Nel novembre del 1423 il G. fece parte della delegazione inviata dal Comune di Brescia a Milano per perorare aiuti finanziari e sgravi fiscali alla città dopo le spese sostenute nella costruzione della cittadella nuova e nel rinforzo delle mura. Nel 1424 vendette le sue proprietà e quelle del fratello, situate a Leno e Milanello nel tentativo di razionalizzare i possedimenti familiari concentrati su Pralboino, Milano e Verolanuova; nell’anno successivo, invece, venne chiamato come podestà a Milano dove la sua attività è testimoniata da numerosi atti. Il 13 marzo 1426, suo figlio Brunoro fu investito dal duca di Milano, Filippo Maria Visconti, di Castenedolo e di tutte le sue pertinenze. Tale concessione fu tuttavia di breve durata per l’improvvisa conquista di Brescia a opera del Carmagnola (Francesco Bussone) assoldato da Venezia. Tra la fine del 1426 e l’inizio dell’anno successivo, il G. e Cesare Martinengo difesero con successo il borgo e il castello di Orzinuovi contro l’assalto delle truppe veneziane.

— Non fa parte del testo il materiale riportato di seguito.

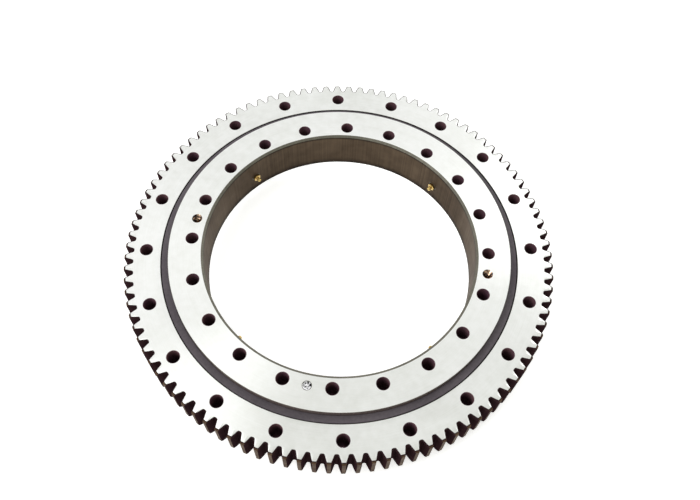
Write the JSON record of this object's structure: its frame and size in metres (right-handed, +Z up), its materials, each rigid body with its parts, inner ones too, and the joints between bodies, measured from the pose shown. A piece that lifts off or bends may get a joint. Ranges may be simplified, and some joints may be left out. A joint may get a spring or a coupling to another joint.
{
  "type": "slewing ring bearing",
  "caption": "Geared slewing ring: one row of balls between two bolted rings, spur teeth around the outer ring, rubber seals and grease nipples in the bore.",
  "frame": {"origin": "on the axis of rotation, in the plane of the geared outer ring's lower face, which the bearing stands on", "axes": "+Z up along the axis of rotation, from the outer ring's lower face to the inner ring's upper face; +X through a bolt hole of the outer ring; +Y completes a right-handed frame"},
  "size_m": [0.6286, 0.6288, 0.08],
  "materials": {
    "gear_steel": "ground faces, dark oiled teeth",
    "ring_steel": "ground faces, turned bore",
    "seal_rubber": "moulded matt",
    "pin_steel": "ground",
    "brass": "turned, bright",
    "spring_steel": "drawn wire",
    "ball_steel": "lapped, oiled",
    "nylon": "moulded"
  },
  "bodies": {
    "outer_ring_body": {"outer_ring": "gear_steel", "bottom_seal": "seal_rubber"},
    "inner_ring_body": {"inner_ring": "ring_steel", "top_seal": "seal_rubber", "filling_plug": "ring_steel", "plug_taper_pin": "pin_steel", "grease_nipples": "brass", "nipple_springs": "spring_steel"},
    "ball_set_body": {"ball_spacers": "nylon", "ball_01": "ball_steel", "ball_02": "ball_steel", "ball_03": "ball_steel", "ball_04": "ball_steel", "ball_05": "ball_steel", "ball_06": "ball_steel", "ball_07": "ball_steel", "ball_08": "ball_steel", "ball_09": "ball_steel", "ball_10": "ball_steel", "ball_11": "ball_steel", "ball_12": "ball_steel", "ball_13": "ball_steel", "ball_14": "ball_steel", "ball_15": "ball_steel", "ball_16": "ball_steel", "ball_17": "ball_steel", "ball_18": "ball_steel", "ball_19": "ball_steel", "ball_20": "ball_steel", "ball_21": "ball_steel", "ball_22": "ball_steel", "ball_23": "ball_steel", "ball_24": "ball_steel", "ball_25": "ball_steel", "ball_26": "ball_steel", "ball_27": "ball_steel", "ball_28": "ball_steel", "ball_29": "ball_steel", "ball_30": "ball_steel", "ball_31": "ball_steel", "ball_32": "ball_steel", "ball_33": "ball_steel", "ball_34": "ball_steel", "ball_35": "ball_steel", "ball_36": "ball_steel", "ball_37": "ball_steel", "ball_38": "ball_steel", "ball_39": "ball_steel", "ball_40": "ball_steel", "ball_41": "ball_steel", "ball_42": "ball_steel", "ball_43": "ball_steel", "ball_44": "ball_steel", "ball_45": "ball_steel", "ball_46": "ball_steel"},
    "check_ball_body_1": {"nipple_check_ball_1": "ball_steel"},
    "check_ball_body_2": {"nipple_check_ball_2": "ball_steel"},
    "check_ball_body_3": {"nipple_check_ball_3": "ball_steel"},
    "check_ball_body_4": {"nipple_check_ball_4": "ball_steel"}
  },
  "joints": [
    {"name": "slew", "type": "hinge", "parent": "outer_ring_body", "child": "inner_ring_body", "pos_m": [0, 0, 0.04], "axis": [0, 0, 1], "continuous": true},
    {"name": "ball_orbit", "type": "hinge", "parent": "outer_ring_body", "child": "ball_set_body", "pos_m": [0, 0, 0.04], "axis": [0, 0, 1], "continuous": true},
    {"name": "nipple_valve_1", "type": "slide", "parent": "inner_ring_body", "child": "check_ball_body_1", "axis": [0.7501, 0.6613, 0], "range_m": [0, 0.001], "stiffness_N_per_m": 150, "springref_m": -0.002, "deforming": ["nipple_springs"]},
    {"name": "nipple_valve_2", "type": "slide", "parent": "inner_ring_body", "child": "check_ball_body_2", "axis": [-0.6613, 0.7501, 0], "range_m": [0, 0.001], "stiffness_N_per_m": 150, "springref_m": -0.002, "deforming": ["nipple_springs"]},
    {"name": "nipple_valve_3", "type": "slide", "parent": "inner_ring_body", "child": "check_ball_body_3", "axis": [-0.7501, -0.6613, 0], "range_m": [0, 0.001], "stiffness_N_per_m": 150, "springref_m": -0.002, "deforming": ["nipple_springs"]},
    {"name": "nipple_valve_4", "type": "slide", "parent": "inner_ring_body", "child": "check_ball_body_4", "axis": [0.6613, -0.7501, 0], "range_m": [0, 0.001], "stiffness_N_per_m": 150, "springref_m": -0.002, "deforming": ["nipple_springs"]}
  ],
  "couplings": [
    {"joint": "ball_orbit", "follows": "slew", "ratio": 0.47879}
  ]
}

L’incertezza delle notizie relative ai primi mesi del 1427, quando l’intero territorio bresciano subì la pressione militare della Serenissima, non ci permette di conoscere la data esatta della sua morte. Nel testamento, dettato all’inizio del mese di aprile, il G. lasciava i suoi beni al figlio Brunoro e alle figlie Isabella e Dorotea che, in quel momento, abitavano presso lo zio Marsilio. Egli risulta comunque defunto alla data del 3 sett. 1427, quando i suoi familiari, dopo aver prestato formale giuramento di sottomissione a Venezia, ricevettero la conferma e l’ampliamento dei possedimenti già concessi nel 1422 dal duca di Milano al Gambara.